[WHAT TO WORK ON] Set down the lines from the one containing "by the tucked edge." to the one containing "obj.data.transform(world)", both lines included, exactly as they stand and with no other lines.

CAD and scene scripts:

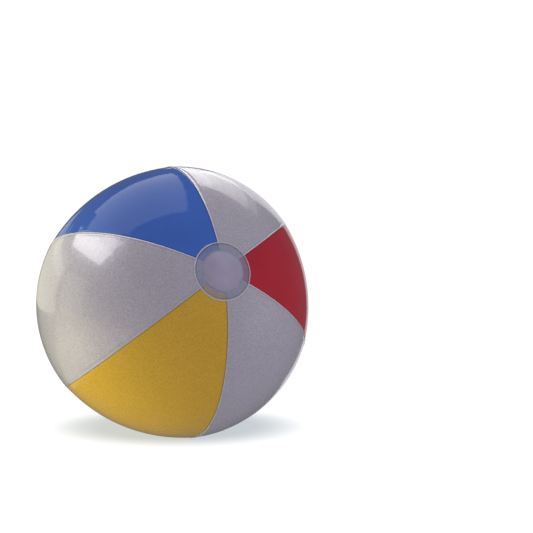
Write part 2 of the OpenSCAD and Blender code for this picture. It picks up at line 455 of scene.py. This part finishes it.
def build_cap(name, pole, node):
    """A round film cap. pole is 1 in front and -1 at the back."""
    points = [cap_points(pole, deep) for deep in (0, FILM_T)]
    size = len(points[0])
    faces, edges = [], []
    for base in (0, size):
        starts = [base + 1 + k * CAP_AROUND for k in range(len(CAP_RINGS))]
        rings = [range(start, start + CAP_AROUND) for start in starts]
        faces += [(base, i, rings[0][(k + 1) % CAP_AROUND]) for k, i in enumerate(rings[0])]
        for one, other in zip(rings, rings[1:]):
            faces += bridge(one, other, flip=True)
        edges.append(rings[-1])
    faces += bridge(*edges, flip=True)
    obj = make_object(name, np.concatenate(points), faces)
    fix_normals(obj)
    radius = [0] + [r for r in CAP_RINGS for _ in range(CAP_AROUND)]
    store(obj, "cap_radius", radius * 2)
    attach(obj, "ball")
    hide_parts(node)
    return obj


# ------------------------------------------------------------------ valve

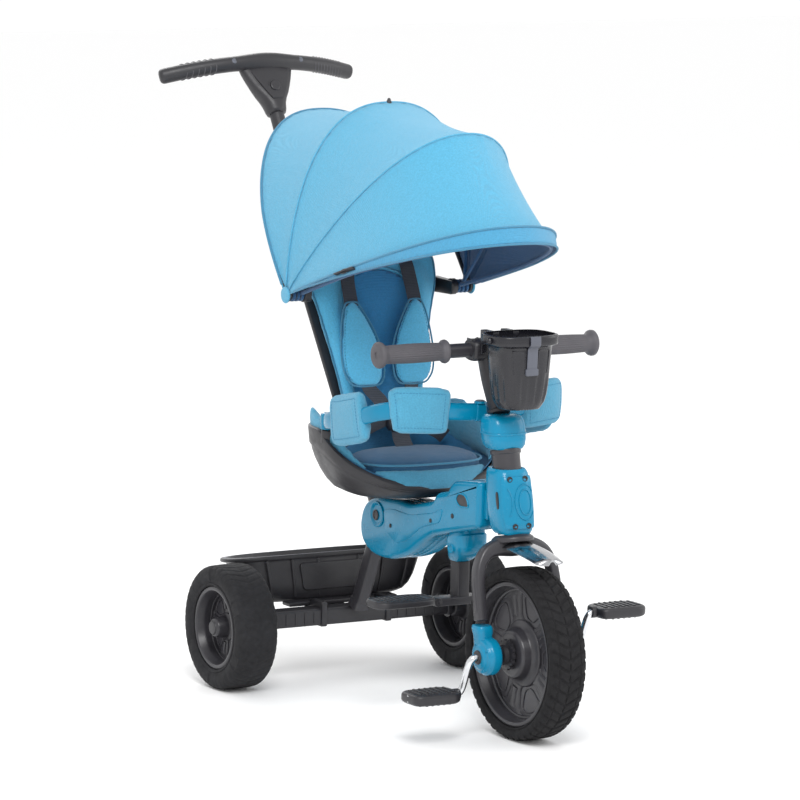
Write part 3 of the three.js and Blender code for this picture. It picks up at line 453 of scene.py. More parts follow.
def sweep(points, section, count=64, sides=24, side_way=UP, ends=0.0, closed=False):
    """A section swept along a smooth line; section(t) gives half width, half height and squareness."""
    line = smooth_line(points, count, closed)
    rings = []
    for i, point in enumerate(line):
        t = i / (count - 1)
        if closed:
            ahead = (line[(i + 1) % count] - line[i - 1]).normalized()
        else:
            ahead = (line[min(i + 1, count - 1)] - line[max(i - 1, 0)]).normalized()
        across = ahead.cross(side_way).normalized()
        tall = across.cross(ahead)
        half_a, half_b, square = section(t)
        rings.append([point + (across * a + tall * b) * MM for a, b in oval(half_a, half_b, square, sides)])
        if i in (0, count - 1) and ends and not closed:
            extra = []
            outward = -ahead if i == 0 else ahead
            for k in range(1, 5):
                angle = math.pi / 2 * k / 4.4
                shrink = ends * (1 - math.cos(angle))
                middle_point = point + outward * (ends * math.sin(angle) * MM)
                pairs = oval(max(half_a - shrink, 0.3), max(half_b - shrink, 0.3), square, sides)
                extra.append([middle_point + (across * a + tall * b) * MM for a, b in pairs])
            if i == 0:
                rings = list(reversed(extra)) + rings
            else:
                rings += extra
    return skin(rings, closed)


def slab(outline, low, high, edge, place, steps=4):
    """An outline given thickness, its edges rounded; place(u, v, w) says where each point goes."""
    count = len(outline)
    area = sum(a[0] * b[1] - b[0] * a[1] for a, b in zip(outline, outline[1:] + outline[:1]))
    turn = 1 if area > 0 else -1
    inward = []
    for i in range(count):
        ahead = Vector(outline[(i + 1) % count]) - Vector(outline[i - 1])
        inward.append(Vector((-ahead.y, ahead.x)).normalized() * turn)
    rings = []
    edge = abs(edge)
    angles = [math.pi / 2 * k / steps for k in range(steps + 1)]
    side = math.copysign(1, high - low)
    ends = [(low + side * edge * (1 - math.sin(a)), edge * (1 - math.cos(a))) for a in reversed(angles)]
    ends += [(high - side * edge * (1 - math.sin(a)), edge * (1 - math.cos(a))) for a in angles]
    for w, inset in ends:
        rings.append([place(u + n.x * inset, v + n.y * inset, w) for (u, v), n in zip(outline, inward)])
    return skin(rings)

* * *

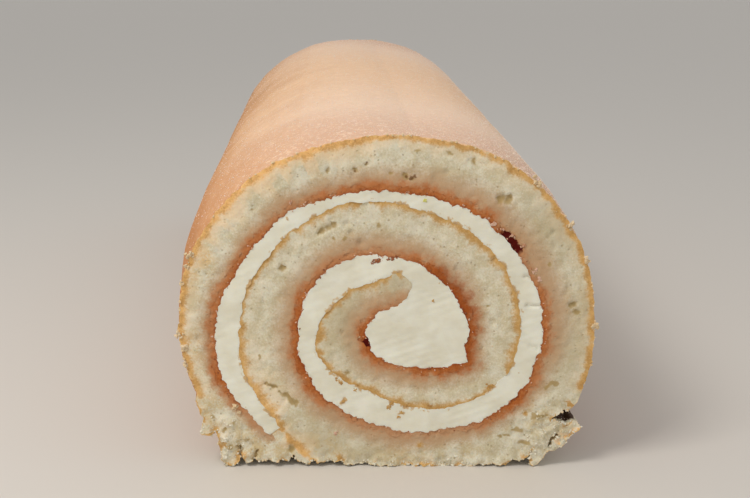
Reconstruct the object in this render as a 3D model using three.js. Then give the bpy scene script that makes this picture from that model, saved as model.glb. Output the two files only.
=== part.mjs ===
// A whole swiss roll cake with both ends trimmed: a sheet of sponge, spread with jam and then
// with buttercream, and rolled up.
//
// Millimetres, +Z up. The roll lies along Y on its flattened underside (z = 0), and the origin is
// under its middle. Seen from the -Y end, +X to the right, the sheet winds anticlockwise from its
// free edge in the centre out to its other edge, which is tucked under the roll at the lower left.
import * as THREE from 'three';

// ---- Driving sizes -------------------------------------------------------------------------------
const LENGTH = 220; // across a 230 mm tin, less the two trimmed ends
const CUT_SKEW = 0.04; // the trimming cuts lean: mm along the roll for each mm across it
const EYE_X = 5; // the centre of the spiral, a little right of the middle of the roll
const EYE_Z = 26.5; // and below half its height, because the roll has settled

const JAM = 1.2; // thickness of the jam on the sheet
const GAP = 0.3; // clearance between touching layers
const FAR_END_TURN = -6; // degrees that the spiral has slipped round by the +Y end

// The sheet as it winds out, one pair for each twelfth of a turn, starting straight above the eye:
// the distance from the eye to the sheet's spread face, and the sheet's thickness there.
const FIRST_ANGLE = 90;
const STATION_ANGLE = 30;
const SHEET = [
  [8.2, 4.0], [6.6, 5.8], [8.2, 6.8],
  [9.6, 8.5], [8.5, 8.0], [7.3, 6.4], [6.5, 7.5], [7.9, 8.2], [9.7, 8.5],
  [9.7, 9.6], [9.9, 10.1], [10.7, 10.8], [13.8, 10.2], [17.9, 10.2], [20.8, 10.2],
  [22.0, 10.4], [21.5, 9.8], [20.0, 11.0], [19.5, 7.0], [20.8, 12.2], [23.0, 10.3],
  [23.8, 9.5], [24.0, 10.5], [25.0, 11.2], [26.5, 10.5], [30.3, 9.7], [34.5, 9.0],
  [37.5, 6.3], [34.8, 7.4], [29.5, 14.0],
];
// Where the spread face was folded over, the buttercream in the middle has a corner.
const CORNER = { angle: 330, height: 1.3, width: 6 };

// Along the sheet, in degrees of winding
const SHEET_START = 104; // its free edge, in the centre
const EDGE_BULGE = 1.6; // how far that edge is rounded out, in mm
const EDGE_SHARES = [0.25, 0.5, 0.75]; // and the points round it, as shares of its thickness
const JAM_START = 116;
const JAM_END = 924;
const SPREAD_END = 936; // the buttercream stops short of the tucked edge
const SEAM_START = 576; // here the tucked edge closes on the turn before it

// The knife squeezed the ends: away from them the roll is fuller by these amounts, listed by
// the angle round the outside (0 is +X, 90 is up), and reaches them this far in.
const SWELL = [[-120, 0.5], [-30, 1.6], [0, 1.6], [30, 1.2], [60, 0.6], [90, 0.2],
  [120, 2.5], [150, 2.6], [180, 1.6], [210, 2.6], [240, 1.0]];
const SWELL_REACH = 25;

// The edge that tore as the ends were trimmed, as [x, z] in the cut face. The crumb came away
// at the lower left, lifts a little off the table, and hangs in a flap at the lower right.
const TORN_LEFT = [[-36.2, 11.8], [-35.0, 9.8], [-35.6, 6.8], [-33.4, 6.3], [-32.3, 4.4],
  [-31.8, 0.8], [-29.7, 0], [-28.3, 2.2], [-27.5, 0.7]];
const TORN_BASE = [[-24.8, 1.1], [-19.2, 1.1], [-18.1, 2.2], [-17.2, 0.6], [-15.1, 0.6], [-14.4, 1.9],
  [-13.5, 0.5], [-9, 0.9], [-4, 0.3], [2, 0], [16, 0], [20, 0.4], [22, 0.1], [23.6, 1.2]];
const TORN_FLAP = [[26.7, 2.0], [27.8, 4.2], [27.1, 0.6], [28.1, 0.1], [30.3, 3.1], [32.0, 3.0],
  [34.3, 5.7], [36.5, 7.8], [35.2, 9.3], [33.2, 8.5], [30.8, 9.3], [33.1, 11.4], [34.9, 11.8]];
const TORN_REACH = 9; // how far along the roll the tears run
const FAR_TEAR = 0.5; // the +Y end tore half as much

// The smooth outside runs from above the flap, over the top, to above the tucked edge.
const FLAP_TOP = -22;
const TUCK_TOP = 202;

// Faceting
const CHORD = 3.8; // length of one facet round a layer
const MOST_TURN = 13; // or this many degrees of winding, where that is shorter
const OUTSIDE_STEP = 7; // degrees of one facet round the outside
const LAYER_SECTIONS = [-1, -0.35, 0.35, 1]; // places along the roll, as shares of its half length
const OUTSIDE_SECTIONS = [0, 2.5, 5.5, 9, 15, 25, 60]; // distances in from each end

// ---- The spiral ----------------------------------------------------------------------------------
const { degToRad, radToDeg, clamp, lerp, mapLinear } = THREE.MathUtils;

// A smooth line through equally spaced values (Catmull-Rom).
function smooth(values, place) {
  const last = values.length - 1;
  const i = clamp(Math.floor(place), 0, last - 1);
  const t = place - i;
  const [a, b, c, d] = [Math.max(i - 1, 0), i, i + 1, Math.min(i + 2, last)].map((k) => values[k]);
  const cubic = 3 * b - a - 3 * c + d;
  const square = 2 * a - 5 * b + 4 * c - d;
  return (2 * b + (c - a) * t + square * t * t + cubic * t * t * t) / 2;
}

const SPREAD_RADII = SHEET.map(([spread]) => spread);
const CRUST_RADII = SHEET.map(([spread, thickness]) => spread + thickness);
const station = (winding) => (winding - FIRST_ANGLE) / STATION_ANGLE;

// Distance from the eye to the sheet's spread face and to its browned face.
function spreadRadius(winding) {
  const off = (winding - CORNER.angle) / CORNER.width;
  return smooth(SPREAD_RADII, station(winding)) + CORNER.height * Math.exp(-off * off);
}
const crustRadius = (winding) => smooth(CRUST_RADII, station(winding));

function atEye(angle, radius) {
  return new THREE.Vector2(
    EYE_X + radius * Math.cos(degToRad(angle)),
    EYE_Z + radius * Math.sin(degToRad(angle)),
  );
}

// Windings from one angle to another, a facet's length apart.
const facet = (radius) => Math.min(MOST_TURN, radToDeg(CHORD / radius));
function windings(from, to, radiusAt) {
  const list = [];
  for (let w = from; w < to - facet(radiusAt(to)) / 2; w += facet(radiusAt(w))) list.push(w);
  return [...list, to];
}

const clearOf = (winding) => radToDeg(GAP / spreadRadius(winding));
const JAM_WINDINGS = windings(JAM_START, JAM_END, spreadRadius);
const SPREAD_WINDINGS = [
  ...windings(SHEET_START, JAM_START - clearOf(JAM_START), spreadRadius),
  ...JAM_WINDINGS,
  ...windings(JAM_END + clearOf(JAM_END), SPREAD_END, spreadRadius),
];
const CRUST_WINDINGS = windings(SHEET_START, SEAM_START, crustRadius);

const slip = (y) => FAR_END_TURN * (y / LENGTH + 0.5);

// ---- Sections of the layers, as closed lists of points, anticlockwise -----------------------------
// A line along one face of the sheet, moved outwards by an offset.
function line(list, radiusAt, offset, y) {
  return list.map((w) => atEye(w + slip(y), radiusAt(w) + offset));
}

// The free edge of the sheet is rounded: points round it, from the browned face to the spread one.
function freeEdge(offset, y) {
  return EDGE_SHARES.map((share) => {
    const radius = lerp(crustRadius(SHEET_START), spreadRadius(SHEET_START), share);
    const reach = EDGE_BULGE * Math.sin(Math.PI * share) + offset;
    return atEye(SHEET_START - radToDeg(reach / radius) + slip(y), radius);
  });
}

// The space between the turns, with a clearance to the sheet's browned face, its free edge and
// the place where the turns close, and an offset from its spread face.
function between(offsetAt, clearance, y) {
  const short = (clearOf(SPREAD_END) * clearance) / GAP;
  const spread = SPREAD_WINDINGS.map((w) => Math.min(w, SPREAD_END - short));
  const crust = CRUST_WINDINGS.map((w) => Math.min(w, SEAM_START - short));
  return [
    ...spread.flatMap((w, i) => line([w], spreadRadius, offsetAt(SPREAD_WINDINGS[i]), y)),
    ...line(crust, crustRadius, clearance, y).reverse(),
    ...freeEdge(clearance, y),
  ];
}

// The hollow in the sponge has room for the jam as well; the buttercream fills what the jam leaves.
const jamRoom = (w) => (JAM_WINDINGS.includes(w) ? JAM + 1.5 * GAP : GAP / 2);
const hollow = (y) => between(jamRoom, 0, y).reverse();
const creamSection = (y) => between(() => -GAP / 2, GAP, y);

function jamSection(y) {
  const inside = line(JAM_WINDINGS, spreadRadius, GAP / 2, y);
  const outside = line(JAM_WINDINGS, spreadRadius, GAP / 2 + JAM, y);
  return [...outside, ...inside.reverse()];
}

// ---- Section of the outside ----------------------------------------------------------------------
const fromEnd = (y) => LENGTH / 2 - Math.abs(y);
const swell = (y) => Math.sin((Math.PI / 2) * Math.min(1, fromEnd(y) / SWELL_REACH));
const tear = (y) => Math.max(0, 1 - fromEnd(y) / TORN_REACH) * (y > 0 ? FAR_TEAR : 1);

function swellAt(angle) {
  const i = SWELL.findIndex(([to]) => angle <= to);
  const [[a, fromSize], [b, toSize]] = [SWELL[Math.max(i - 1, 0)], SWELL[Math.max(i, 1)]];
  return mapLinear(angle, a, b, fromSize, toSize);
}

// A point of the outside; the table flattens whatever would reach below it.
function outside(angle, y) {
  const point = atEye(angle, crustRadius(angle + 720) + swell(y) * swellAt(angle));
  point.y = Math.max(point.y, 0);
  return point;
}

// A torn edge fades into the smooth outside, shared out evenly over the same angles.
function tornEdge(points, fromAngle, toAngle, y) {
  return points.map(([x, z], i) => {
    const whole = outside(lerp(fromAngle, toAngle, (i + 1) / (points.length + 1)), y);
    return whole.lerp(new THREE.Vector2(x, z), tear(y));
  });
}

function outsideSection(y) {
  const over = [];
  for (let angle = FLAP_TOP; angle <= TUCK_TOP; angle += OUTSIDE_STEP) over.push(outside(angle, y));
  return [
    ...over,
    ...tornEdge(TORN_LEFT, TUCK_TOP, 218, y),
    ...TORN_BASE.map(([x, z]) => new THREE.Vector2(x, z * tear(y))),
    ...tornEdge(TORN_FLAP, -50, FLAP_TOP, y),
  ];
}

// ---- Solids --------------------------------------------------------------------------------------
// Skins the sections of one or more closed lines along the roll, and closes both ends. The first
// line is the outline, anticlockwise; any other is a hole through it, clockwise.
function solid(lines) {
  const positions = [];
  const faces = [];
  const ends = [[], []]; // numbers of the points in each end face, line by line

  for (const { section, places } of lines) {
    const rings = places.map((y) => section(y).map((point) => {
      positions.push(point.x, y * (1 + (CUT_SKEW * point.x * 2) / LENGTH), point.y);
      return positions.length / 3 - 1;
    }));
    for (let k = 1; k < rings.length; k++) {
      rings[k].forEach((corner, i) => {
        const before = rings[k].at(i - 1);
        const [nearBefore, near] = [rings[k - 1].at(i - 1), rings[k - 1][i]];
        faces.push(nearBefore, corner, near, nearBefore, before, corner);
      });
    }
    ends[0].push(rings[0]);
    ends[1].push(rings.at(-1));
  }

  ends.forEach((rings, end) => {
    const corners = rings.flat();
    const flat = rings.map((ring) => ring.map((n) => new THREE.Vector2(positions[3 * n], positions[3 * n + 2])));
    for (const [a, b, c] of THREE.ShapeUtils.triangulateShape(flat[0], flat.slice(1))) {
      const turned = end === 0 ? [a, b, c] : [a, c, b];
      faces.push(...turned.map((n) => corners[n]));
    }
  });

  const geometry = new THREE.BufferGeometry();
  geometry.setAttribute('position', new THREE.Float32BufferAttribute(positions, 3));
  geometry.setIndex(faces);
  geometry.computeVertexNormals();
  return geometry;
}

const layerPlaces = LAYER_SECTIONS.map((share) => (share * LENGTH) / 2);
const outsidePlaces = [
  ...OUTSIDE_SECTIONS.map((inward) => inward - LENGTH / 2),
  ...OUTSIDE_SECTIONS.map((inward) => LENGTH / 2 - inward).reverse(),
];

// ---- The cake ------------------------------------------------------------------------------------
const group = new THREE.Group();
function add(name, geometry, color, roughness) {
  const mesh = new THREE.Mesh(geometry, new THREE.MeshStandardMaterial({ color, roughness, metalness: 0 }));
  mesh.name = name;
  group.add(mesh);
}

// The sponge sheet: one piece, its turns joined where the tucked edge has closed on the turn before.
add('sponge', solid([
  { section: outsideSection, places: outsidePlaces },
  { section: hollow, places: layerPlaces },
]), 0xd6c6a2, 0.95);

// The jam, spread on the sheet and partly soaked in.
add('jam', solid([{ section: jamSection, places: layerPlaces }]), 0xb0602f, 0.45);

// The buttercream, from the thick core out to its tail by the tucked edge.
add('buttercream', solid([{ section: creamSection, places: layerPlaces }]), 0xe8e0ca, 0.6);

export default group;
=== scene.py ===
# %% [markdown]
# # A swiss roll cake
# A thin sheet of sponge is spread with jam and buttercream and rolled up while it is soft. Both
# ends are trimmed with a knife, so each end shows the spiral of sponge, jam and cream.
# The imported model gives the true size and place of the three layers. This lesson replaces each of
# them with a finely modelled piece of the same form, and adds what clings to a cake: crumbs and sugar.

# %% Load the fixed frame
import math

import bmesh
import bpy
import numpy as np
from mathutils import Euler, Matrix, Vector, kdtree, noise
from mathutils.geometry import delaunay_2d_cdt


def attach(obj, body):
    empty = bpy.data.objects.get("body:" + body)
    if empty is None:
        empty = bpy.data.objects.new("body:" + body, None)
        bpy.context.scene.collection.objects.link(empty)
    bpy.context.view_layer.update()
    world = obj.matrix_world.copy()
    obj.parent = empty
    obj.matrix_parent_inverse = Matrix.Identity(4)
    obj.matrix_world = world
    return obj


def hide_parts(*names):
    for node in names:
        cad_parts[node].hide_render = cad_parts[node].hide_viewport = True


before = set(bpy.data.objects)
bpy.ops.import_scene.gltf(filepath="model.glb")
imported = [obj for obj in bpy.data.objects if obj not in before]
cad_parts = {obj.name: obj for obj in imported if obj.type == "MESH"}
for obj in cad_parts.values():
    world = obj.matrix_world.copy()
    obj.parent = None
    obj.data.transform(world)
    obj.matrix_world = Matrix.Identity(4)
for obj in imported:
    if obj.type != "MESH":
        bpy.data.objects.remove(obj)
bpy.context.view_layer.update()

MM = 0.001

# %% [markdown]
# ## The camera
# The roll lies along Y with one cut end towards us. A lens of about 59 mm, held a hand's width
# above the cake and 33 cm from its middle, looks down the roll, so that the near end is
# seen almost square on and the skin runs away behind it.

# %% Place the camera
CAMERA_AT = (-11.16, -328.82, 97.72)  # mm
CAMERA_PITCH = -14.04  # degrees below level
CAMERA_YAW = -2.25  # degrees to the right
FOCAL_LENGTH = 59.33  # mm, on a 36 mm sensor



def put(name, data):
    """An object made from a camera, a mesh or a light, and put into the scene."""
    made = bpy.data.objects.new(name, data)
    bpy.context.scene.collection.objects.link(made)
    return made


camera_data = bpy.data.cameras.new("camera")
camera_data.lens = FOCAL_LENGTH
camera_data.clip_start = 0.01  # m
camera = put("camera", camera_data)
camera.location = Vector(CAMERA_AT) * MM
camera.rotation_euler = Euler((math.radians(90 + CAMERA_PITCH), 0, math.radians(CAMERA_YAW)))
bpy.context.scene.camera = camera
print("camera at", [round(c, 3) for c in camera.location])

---

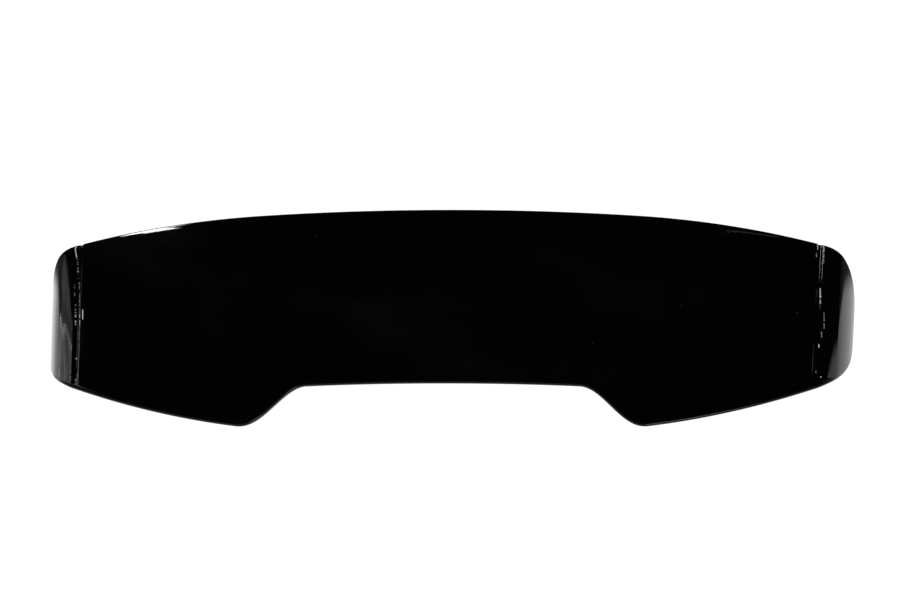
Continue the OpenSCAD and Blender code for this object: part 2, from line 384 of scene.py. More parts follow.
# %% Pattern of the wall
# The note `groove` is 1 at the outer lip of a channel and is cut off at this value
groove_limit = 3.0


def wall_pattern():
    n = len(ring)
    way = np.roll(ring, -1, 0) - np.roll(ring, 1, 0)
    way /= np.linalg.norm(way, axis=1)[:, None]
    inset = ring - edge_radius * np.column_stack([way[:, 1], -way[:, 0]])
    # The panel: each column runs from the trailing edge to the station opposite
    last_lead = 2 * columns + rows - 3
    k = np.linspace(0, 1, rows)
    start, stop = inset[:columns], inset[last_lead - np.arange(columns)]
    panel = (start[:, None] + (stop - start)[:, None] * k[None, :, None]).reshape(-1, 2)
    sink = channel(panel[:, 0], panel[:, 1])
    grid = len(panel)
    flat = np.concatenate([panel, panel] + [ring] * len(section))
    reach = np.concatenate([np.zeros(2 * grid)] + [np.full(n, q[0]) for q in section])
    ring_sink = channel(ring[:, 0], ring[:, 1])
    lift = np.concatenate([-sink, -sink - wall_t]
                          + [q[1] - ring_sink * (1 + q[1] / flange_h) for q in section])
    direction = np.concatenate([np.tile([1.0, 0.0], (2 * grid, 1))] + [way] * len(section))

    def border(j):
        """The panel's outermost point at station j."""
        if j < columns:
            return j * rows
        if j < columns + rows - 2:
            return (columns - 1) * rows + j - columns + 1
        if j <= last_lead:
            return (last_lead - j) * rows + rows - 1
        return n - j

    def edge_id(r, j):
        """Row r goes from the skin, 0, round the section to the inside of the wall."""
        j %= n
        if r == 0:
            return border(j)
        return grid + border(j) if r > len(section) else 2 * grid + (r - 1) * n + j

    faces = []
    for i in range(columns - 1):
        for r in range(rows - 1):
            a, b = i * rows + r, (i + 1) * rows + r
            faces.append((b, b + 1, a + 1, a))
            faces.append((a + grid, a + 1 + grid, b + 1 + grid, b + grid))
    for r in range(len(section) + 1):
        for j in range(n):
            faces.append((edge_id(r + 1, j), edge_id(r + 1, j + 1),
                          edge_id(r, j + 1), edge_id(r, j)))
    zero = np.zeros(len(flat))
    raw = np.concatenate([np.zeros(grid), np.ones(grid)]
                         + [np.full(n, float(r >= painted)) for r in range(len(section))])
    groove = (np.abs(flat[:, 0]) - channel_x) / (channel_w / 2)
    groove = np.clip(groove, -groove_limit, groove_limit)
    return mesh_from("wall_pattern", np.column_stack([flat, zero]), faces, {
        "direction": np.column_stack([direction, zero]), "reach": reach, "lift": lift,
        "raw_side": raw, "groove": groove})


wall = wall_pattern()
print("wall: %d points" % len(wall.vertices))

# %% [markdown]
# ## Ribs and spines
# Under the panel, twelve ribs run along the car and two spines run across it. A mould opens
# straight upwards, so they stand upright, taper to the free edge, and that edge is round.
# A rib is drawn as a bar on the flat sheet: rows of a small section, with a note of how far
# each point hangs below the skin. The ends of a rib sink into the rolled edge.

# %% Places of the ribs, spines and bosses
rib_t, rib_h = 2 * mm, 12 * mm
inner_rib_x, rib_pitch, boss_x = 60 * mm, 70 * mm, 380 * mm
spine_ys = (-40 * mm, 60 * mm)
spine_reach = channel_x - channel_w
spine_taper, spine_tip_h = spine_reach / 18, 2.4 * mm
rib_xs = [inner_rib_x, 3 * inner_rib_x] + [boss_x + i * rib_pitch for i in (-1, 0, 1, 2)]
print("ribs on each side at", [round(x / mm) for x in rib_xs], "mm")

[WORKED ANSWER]
// The buttercream, from the thick core out to its tail by the tucked edge.
add('buttercream', solid([{ section: creamSection, places: layerPlaces }]), 0xe8e0ca, 0.6);

export default group;
=== scene.py ===
# %% [markdown]
# # A swiss roll cake
# A thin sheet of sponge is spread with jam and buttercream and rolled up while it is soft. Both
# ends are trimmed with a knife, so each end shows the spiral of sponge, jam and cream.
# The imported model gives the true size and place of the three layers. This lesson replaces each of
# them with a finely modelled piece of the same form, and adds what clings to a cake: crumbs and sugar.

# %% Load the fixed frame
import math

import bmesh
import bpy
import numpy as np
from mathutils import Euler, Matrix, Vector, kdtree, noise
from mathutils.geometry import delaunay_2d_cdt


def attach(obj, body):
    empty = bpy.data.objects.get("body:" + body)
    if empty is None:
        empty = bpy.data.objects.new("body:" + body, None)
        bpy.context.scene.collection.objects.link(empty)
    bpy.context.view_layer.update()
    world = obj.matrix_world.copy()
    obj.parent = empty
    obj.matrix_parent_inverse = Matrix.Identity(4)
    obj.matrix_world = world
    return obj


def hide_parts(*names):
    for node in names:
        cad_parts[node].hide_render = cad_parts[node].hide_viewport = True


before = set(bpy.data.objects)
bpy.ops.import_scene.gltf(filepath="model.glb")
imported = [obj for obj in bpy.data.objects if obj not in before]
cad_parts = {obj.name: obj for obj in imported if obj.type == "MESH"}
for obj in cad_parts.values():
    world = obj.matrix_world.copy()
    obj.parent = None
    obj.data.transform(world)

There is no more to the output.